When do we actually need a feature store?
You need a feature store when at least two of the following are true: you serve real-time predictions at low latency, multiple models share overlapping feature sets, or you need point-in-time correctness for training to avoid label leakage. If none of those apply, a well-organized dbt project and a caching layer will get you further than buying a feature store you cannot justify.
Should we pick Airflow, Dagster, or Prefect?

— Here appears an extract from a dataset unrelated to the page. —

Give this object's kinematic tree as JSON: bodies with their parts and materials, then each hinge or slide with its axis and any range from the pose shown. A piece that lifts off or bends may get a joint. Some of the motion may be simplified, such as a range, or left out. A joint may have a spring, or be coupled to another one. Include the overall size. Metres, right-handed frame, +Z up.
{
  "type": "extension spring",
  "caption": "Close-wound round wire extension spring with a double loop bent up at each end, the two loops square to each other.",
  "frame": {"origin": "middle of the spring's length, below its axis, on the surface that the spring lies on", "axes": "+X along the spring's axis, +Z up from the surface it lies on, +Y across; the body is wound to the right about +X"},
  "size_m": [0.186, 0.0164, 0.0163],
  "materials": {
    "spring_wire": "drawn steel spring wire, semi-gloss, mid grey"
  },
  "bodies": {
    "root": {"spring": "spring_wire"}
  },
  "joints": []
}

Airflow is the safe enterprise default with the widest ecosystem. Dagster is a better fit when data assets (tables, features, models) are first-class citizens and the team values lineage and typed pipelines. Prefect shines for dynamic workflows and teams that prefer a Pythonic developer experience. Pick Airflow unless you have a specific reason to pick the others.
What is a data contract?
A data contract is an explicit, versioned agreement between the team producing data and the teams consuming it: schema, semantics, freshness SLA, ownership, and allowed change patterns. It lives in code, is tested in CI, and breaks a build when violated. Contracts are the single most effective tool for eliminating the silent data quality incidents that kill ML models in production.

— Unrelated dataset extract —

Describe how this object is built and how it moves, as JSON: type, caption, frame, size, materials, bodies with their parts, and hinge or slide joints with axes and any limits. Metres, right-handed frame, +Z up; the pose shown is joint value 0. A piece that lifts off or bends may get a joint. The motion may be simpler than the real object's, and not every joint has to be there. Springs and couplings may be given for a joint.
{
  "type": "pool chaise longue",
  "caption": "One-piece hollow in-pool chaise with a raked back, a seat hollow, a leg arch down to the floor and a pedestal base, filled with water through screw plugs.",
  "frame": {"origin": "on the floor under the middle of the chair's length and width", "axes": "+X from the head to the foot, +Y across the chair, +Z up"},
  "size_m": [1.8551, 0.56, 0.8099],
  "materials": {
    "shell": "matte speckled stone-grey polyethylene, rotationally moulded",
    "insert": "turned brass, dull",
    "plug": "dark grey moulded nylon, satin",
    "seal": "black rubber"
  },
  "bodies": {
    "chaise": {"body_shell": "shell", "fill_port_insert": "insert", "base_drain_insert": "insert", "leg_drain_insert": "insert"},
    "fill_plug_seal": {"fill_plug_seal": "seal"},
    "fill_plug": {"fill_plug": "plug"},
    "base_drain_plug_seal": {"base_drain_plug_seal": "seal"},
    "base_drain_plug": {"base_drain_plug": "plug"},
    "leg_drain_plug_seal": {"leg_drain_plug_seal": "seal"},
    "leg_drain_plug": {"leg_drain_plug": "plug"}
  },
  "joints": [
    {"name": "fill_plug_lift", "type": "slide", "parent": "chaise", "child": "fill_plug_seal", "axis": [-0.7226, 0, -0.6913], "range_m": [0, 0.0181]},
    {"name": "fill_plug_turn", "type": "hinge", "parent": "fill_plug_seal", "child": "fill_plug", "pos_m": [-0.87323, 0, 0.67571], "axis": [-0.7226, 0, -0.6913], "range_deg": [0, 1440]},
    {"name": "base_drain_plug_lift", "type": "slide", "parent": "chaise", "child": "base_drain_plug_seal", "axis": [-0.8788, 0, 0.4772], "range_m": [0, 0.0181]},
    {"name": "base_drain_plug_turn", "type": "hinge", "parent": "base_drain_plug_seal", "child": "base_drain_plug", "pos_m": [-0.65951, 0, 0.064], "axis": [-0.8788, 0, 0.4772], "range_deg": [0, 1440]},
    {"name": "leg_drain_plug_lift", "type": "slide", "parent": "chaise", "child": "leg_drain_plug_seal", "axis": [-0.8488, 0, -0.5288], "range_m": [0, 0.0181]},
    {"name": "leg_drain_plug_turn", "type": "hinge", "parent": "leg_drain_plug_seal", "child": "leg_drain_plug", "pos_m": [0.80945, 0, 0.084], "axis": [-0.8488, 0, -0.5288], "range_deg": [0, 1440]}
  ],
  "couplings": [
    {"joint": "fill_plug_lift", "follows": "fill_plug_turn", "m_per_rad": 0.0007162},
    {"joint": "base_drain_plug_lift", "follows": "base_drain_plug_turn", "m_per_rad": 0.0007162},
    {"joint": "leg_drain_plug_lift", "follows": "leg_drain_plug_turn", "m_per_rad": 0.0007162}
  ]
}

How do we test data quality?
Run structural tests (not-null, uniqueness, referential integrity, accepted values) on every pipeline run with dbt tests. Add semantic tests (row counts within expected ranges, distribution checks, freshness) with Great Expectations or Soda. Alert on violations and block downstream jobs for critical failures. Tests should be owned by the data producer, not the consumer.
How big does an ML team need to be to invest in data engineering?
Any ML team running more than two models in production benefits from dedicated data engineering investment. Below that, the overhead of a mature platform is hard to justify. Above three production models or three data scientists, the lack of data engineering becomes the single biggest blocker on velocity and reliability.